L'intelligenza artificiale sta avendo un impatto dirompente nella comunicazione. La state già utilizzando?
"Sì, la utilizziamo per facilitare la ricerca dei contenuti da parte degli utenti, riscrivere le storie e generare i contenuti audio."
Mi sembra di capire che in fase di produzione ormai si fa tutto con l’IA. Cosa resta all’uomo?
“L’ideazione dei contenuti. I grandi narratori, quelli davvero bravi, non corrono però il rischio di essere sostituiti dall’intelligenza artificiale”.
Suggeriresti a un giovane italiano di fare l’imprenditore?
“Sì, ma solo dopo aver fatto un percorso professionale importante. Sono contrario all’idea di iniziare a fare gli startupper appena ventenni senza aver maturato esperienze d’impresa. Il rischio è quello di finire a fare un lavoro da freelance sottopagato”.
A tuo avviso qual è il percorso ideale?
“Maturare una esperienza professionale di almeno 5, 10, 15 anni e poi fare il grande passo. Perché fare l’imprenditore non significa solo fare il prodotto, ma anche gestire un’organizzazione, pagare gli stipendi, andare a parlare con le istituzioni e con le banche avendo la credibilità e la capacità di farlo”.
Ipotizzando di seguire questo percorso, quali sono gli errori che uno startupper dovrebbe poi evitare?
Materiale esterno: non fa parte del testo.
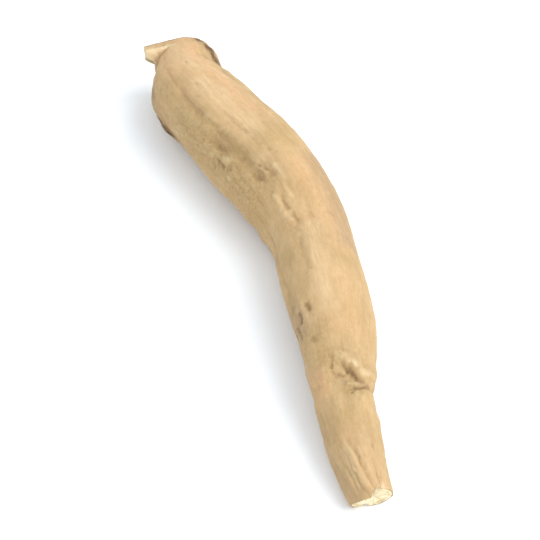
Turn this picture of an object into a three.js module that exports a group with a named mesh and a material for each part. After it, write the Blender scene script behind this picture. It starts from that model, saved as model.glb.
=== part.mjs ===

"Il primo aspetto è avere la giusta dimensione temporale, ovvero essere consapevoli che, spesso, per portare a termine un progetto serve il doppio, o anche il triplo, del tempo inizialmente previsto. Il secondo è dare la massima priorità alla ricerca delle risorse finanziarie e capire dove trovarle. Senza adeguate coperture finanziarie il progetto rischia di non sopravvivere a eventuali ritardi o errori”.